Saturday, December 8th, 2018

How far do the Yellow Vest protests go?

Emmanuel Macron was always an unlikely revolutionary. Graduate of the ENA, high-flying civil servant, investment banker with Rothschilds, and later Minister of Finance and the Economy: his was the model of an insider’s path to power. And yet En Marche was a revolution of sorts. Despite Macron’s own background, his election was in its own way a rejection of the status quo. His style, however, was never fitted to that role – if it was even a role he accepted, which is doubtful.

Instead, perceptions of Macron’s straight-talking have morphed from a refreshing honesty to an out-of-touch arrogance with remarkable rapidity and his approval rating has dived from a net balance at the start of the year to the wrong side of -50 now. That might not be quite as bad as Francois Hollande registered at times (one poll once found only 4% with a positive opinion of the former president) but it’s still awful – and it is worse than Hollande scored at the equivalent point in his presidency.

Hence, relatedly, the Gilet Jaunes protests. Ostensibly, these were about fuel tax rises but in truth the anger runs much deeper, hence the continuance of the protests despite the cancellation of the tax rise. Indeed, that lack of both a focus on a specific grievance and of a national leadership to the protests is what makes them particularly dangerous.

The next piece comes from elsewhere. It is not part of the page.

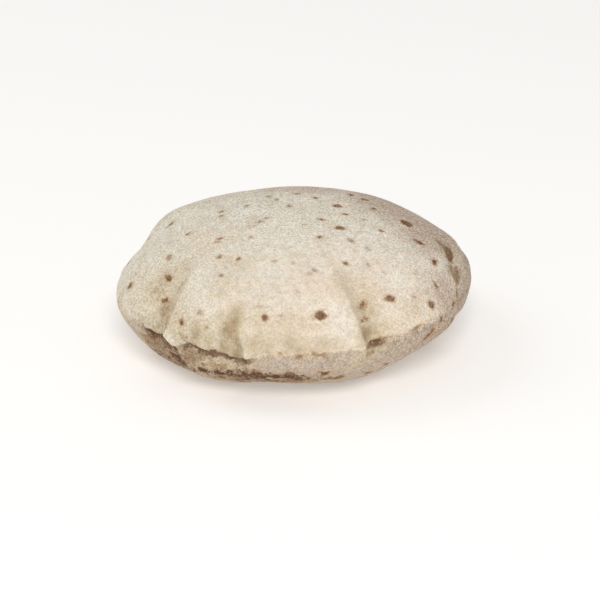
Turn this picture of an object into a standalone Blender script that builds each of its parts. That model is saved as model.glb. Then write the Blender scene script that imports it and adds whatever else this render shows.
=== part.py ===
"""A puffed chapati: one round of wholemeal dough that steam has blown up like a pillow.

Metres, +Z up. The origin is on the table under the middle of the bread, and -Y is its front.
A place on the skin is given by its bearing and its latitude, both in degrees. The bearing is
0 at the front, 90 at the right (+X) and -90 at the left. The latitude is 0 round the waist,
90 at the crown and -90 under the middle.
"""

import math
from collections import namedtuple

import bmesh
import bpy
from mathutils import Vector

# Driving dimensions, over everything.
WIDTH = 0.150
DEPTH = 0.140
HEIGHT = 0.0575

# How the bread is blown up, as shares of its height.
WAIST = 0.445  # the widest level, above the table
BELLY = 0.57  # how far the belly would hang below the waist if no table stopped it
FLAT_BLEND = 0.045  # how softly the belly turns into the flat spot that it rests on
LEAN = 0.01  # how much it leans to the left: the rise of the skin over its distance to the right

# The grid that the solid is cut into.
COLUMNS = 30  # on each of the cube's four sides, so the bread has four times as many
ROWS = 30
ROW_CROWDING = 0.3  # from 0, even rows, to 1, all of them near the seam
CAP_LATITUDE = 52.0  # above this, and below its opposite, the skin is one of the cube's end faces

# A pleat runs up the skin from the edge. Its crest is sharp on one side, where the valley lies.
# The crest starts at its bearing, and lean and curl turn it as the latitude and its square grow.
# Below the edge it goes on as a weaker fold, which drift and sway turn in the same manner.
Pleat = namedtuple("Pleat", "bearing lean curl width depth reach way drift sway", defaults=(0.0, 0.0))
PLEATS = (
    Pleat(
        bearing=-43.2, lean=0.17, curl=-0.006, width=7.5, depth=0.0054, reach=58, way=-1,
        drift=0.62, sway=-0.013,
    ),
    Pleat(bearing=-14.6, lean=-0.16, curl=0.0, width=4.6, depth=0.0026, reach=32, way=-1),
    Pleat(bearing=22.3, lean=-0.13, curl=0.002, width=5.0, depth=0.0048, reach=54, way=1),
    Pleat(bearing=62.5, lean=0.15, curl=0.008, width=7.0, depth=0.0034, reach=42, way=1),
    Pleat(bearing=122, lean=0.10, curl=0.0, width=5.0, depth=0.0024, reach=26, way=-1, drift=0.1),
    Pleat(bearing=158, lean=-0.10, curl=0.0, width=6.0, depth=0.0042, reach=46, way=1),
    Pleat(bearing=-158, lean=0.05, curl=0.0, width=5.0, depth=0.0034, reach=38, way=1, drift=0.1),
)
UNDER_SHARE = 0.6  # how deep a fold is below the edge, next to its pleat above
UNDER_REACH = 46.0

# A bulge is a soft swelling of the skin, or a hollow in it where its rise is below zero.
Bulge = namedtuple("Bulge", "bearing latitude width height rise")
BULGES = (
    Bulge(bearing=102, latitude=2, width=14, height=16, rise=0.0016),
    Bulge(bearing=106, latitude=34, width=22, height=14, rise=-0.0012),
    Bulge(bearing=-178, latitude=4, width=6, height=16, rise=-0.0018),
    Bulge(bearing=-134, latitude=30, width=16, height=24, rise=0.0006),
    Bulge(bearing=-122, latitude=30, width=12, height=14, rise=0.0014),
    Bulge(bearing=-92, latitude=26, width=18, height=20, rise=-0.0028),
    Bulge(bearing=-110, latitude=12, width=14, height=17, rise=-0.0030),
    Bulge(bearing=-80, latitude=-9, width=10, height=8, rise=0.0010),
    Bulge(bearing=-45, latitude=-32, width=34, height=26, rise=0.0026),
    Bulge(bearing=-12, latitude=-38, width=10, height=16, rise=-0.0010),
    Bulge(bearing=28, latitude=-42, width=16, height=14, rise=0.0014),
    Bulge(bearing=62, latitude=-26, width=34, height=22, rise=-0.0016),
    Bulge(bearing=78, latitude=-14, width=12, height=9, rise=0.0009),
)

# The seam, where the upper skin laps over the lower one, climbs to the right of the bread.
SEAM_RISE = 14.0
SEAM_RISE_BEARING = 96.0
SEAM_WIDTH = 3.6  # degrees of latitude
SEAM_DEPTH = 0.0008
LIP_SHARE = 0.5  # how far the upper skin stands out over the seam, next to the seam's depth
LIP_OFFSET = 1.7  # how far above the seam it stands out most, in widths of the seam

# The seam wavers all the way round, in waves of two lengths.
Waves = namedtuple("Waves", "height count start")
SEAM_WAVES = (Waves(height=0.7, count=7, start=40.0), Waves(height=0.5, count=17, start=0.0))

# A tuck is a stretch where the seam is pulled in deeper, or held out where its depth is below
# zero, and where it also runs higher or lower.
Tuck = namedtuple("Tuck", "bearing width depth rise")
TUCKS = (
    Tuck(bearing=-53, width=6.5, depth=0.0018, rise=-9.0),
    Tuck(bearing=-40.5, width=7, depth=0.0004, rise=-9.0),
    Tuck(bearing=-34.5, width=3.2, depth=0.0005, rise=4.5),
    Tuck(bearing=-25, width=8, depth=0.0014, rise=-5.0),
    Tuck(bearing=-16.5, width=5, depth=0.0006, rise=-7.0),
    Tuck(bearing=27, width=5, depth=0.0006, rise=-3.5),
    Tuck(bearing=52, width=17, depth=-0.0005, rise=0.0),
    Tuck(bearing=78, width=14, depth=0.0001, rise=1.0),
    Tuck(bearing=-80, width=15, depth=-0.0006, rise=-10.0),
    Tuck(bearing=128, width=8, depth=0.0016, rise=-2.0),
    Tuck(bearing=165, width=9, depth=0.0020, rise=1.5),
    Tuck(bearing=-150, width=10, depth=0.0018, rise=-1.0),
    Tuck(bearing=-108, width=8, depth=0.0014, rise=2.0),
)

SKIN_COLOUR = (0.76, 0.67, 0.53, 1.0)


def smooth_max(a, b, blend):
    """The larger of a and b, rounded where they are within blend of each other."""
    near = max(blend - abs(a - b), 0.0) / blend
    return max(a, b) + near * near * blend / 4


def turn_between(bearing, start):
    """How far bearing is past start, in degrees from -180 to 180."""
    return (bearing - start + 180.0) % 360.0 - 180.0


def bell(distance, width):
    return math.exp(-((distance / width) ** 2))


def seam_latitude(bearing):
    """The seam climbs towards the right, follows its tucks and wavers all the way round."""
    climb = SEAM_RISE * max(math.cos(math.radians(bearing - SEAM_RISE_BEARING)), 0.0) ** 3
    tucks = sum(tuck.rise * bell(turn_between(bearing, tuck.bearing), tuck.width) for tuck in TUCKS)
    turns = ((waves.height, waves.count * bearing + waves.start) for waves in SEAM_WAVES)
    return climb + tucks + sum(height * math.sin(math.radians(turn)) for height, turn in turns)


def seam_depth(bearing):
    tucks = sum(tuck.depth * bell(turn_between(bearing, tuck.bearing), tuck.width) for tuck in TUCKS)
    return SEAM_DEPTH + tucks


def seam_inset(bearing, latitude):
    """The crease under the upper skin's lip, less the lip itself."""
    above = (latitude - seam_latitude(bearing)) / SEAM_WIDTH
    return seam_depth(bearing) * (bell(above, 1.0) - LIP_SHARE * bell(above - LIP_OFFSET, 1.0))


def pleat_depth(pleat, bearing, latitude):
    """A valley that starts at the crest, is deepest one width beside it, and dies away."""
    if latitude > 0:
        crest = pleat.bearing + pleat.lean * latitude + pleat.curl * latitude * latitude
        depth, share = pleat.depth, latitude / pleat.reach
    else:
        crest = pleat.bearing - pleat.drift * latitude + pleat.sway * latitude * latitude
        depth, share = pleat.depth * UNDER_SHARE, -latitude / UNDER_REACH
    beside = pleat.way * turn_between(bearing, crest) / pleat.width
    if beside <= 0 or share >= 1:
        return 0.0
    return depth * (1 - share * share) ** 2 * beside * math.exp(1 - beside)


def bulge_rise(bulge, bearing, latitude):
    across = bell(turn_between(bearing, bulge.bearing), bulge.width)
    return bulge.rise * across * bell(latitude - bulge.latitude, bulge.height)


def inset(bearing, latitude):
    """How far the skin lies inside the smooth pillow, in metres."""
    total = seam_inset(bearing, latitude)
    total += sum(pleat_depth(pleat, bearing, latitude) for pleat in PLEATS)
    return total - sum(bulge_rise(bulge, bearing, latitude) for bulge in BULGES)


def skin_point(bearing, latitude):
    """The point of the skin at this bearing and latitude, with the table at the height 0."""
    turn, rise = math.radians(bearing), math.radians(latitude)
    half_width, half_depth = WIDTH / 2, DEPTH / 2
    up = (1 - WAIST) * HEIGHT if latitude > 0 else BELLY * HEIGHT
    outward = Vector((math.sin(turn) * math.cos(rise), -math.cos(turn) * math.cos(rise), math.sin(rise)))
    smooth = Vector((outward.x * half_width, outward.y * half_depth, outward.z * up))
    normal = Vector((outward.x / half_width, outward.y / half_depth, outward.z / up)).normalized()
    point = smooth - normal * inset(bearing, latitude)
    height = point.z + LEAN * point.x + WAIST * HEIGHT
    point.z = smooth_max(height, 0.0, FLAT_BLEND * HEIGHT)
    return point


def bearing_and_latitude(corner):
    """Where a point of the cube from -1 to 1 goes. Squares round its end faces become circles.

    The rows of its sides crowd towards the seam and run along it.
    """
    x, y, z = corner
    ring = max(abs(x), abs(y))
    if ring < 1e-6:
        return 0.0, math.copysign(90.0, z)
    if abs(x) >= abs(y):
        bearing = math.copysign(90.0, x) + 45.0 * y / x
    else:
        bearing = 45.0 * x / abs(y) if y < 0 else 180.0 - 45.0 * x / y
    if abs(z) > 1 - 1e-6:
        return bearing, math.copysign(90.0 - ring * (90.0 - CAP_LATITUDE), z)
    even = CAP_LATITUDE * z * (1 - ROW_CROWDING + ROW_CROWDING * z * z)
    return bearing, even + seam_latitude(bearing) * (1 - z * z) ** 2


def cube_grid(columns, rows):
    """A cube from -1 to 1. Its sides are cut into columns and rows, and its ends into columns each way."""
    side = 2.0
    cube = bmesh.new()
    bmesh.ops.create_cube(cube, size=side)
    for axis, cuts in ((2, rows - 1), (0, columns - 1), (1, columns - 1)):
        along = [
            edge
            for edge in cube.edges
            if abs(edge.verts[0].co[axis] - edge.verts[1].co[axis]) > side / 2
        ]
        bmesh.ops.subdivide_edges(cube, edges=along, cuts=cuts, use_grid_fill=True)
    return cube


def fit_to_size(form):
    """Stretches the form to the driving dimensions and centres it over the origin."""
    lows = Vector(min(vert.co[k] for vert in form.verts) for k in range(3))
    highs = Vector(max(vert.co[k] for vert in form.verts) for k in range(3))
    size = Vector((WIDTH, DEPTH, HEIGHT))
    for vert in form.verts:
        for k in range(3):
            middle = (lows[k] + highs[k]) / 2 if k < 2 else lows[k]
            vert.co[k] = (vert.co[k] - middle) * size[k] / (highs[k] - lows[k])


def flatten_foot(form):
    """Makes the flat spot under the bread one face."""
    foot = [face for face in form.faces if all(vert.co.z < 1e-6 for vert in face.verts)]
    for face in foot:
        for vert in face.verts:
            vert.co.z = 0.0
    bmesh.ops.dissolve_faces(form, faces=foot, use_verts=True)


def skin_material():
    material = bpy.data.materials.new("chapati_skin")
    material.use_nodes = True
    shader = material.node_tree.nodes["Principled BSDF"]
    shader.inputs["Base Color"].default_value = SKIN_COLOUR
    shader.inputs["Roughness"].default_value = 0.85
    shader.inputs["Metallic"].default_value = 0.0
    return material


def puffed_bread(name):
    form = cube_grid(COLUMNS, ROWS)
    for vert in form.verts:
        vert.co = skin_point(*bearing_and_latitude(vert.co))
    fit_to_size(form)
    flatten_foot(form)
    bmesh.ops.recalc_face_normals(form, faces=form.faces)
    mesh = bpy.data.meshes.new(name)
    form.to_mesh(mesh)
    form.free()
    mesh.shade_smooth()
    mesh.materials.append(skin_material())
    return bpy.data.objects.new(name, mesh)


def main():
    for old in list(bpy.data.objects):
        bpy.data.objects.remove(old)
    collection = bpy.data.collections.new("chapati")
    bpy.context.scene.collection.children.link(collection)
    collection.objects.link(puffed_bread("chapati"))


main()
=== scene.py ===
import math

import bmesh
import bpy
import numpy as np
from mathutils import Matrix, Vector, noise


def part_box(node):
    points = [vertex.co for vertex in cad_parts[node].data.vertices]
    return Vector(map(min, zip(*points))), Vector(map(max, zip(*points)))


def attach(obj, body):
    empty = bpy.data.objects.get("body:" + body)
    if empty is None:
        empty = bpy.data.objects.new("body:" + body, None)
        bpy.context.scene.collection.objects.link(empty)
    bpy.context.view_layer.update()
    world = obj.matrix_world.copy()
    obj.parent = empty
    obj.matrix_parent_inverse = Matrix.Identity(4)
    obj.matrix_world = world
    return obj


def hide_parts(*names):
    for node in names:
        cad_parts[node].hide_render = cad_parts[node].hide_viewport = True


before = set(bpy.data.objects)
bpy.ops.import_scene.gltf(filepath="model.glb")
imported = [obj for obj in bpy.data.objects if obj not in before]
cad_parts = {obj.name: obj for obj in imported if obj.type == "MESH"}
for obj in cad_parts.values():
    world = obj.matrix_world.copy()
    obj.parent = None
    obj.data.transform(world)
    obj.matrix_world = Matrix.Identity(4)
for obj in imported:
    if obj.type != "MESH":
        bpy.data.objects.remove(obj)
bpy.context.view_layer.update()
boxLow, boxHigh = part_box("chapati")
size = boxHigh - boxLow
print("frame: the bread is %.0f x %.0f x %.1f mm" % tuple(1000 * side for side in size))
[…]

    The fact that the opposition is seemingly as much to a way of politics as to an individual policy is a serious problem for the government, in that it cannot easily be appeased by a U-turn.

If the protests are to peter out, the more likely causes will be bad weather and Christmas rather than anything political; Macron is fortunate that this has happened now rather than in April or May. Even so, without addressing the deeper grievances, they clearly have the potential to spring back up again later.

Similarly, while the lack of a political leadership to the protests is in one way an advantage – there is no direct physical threat to the government in the same sense that there would be in an attempted military coup, for example – that also makes them more amorphous and impossible to settle through direct negotiation.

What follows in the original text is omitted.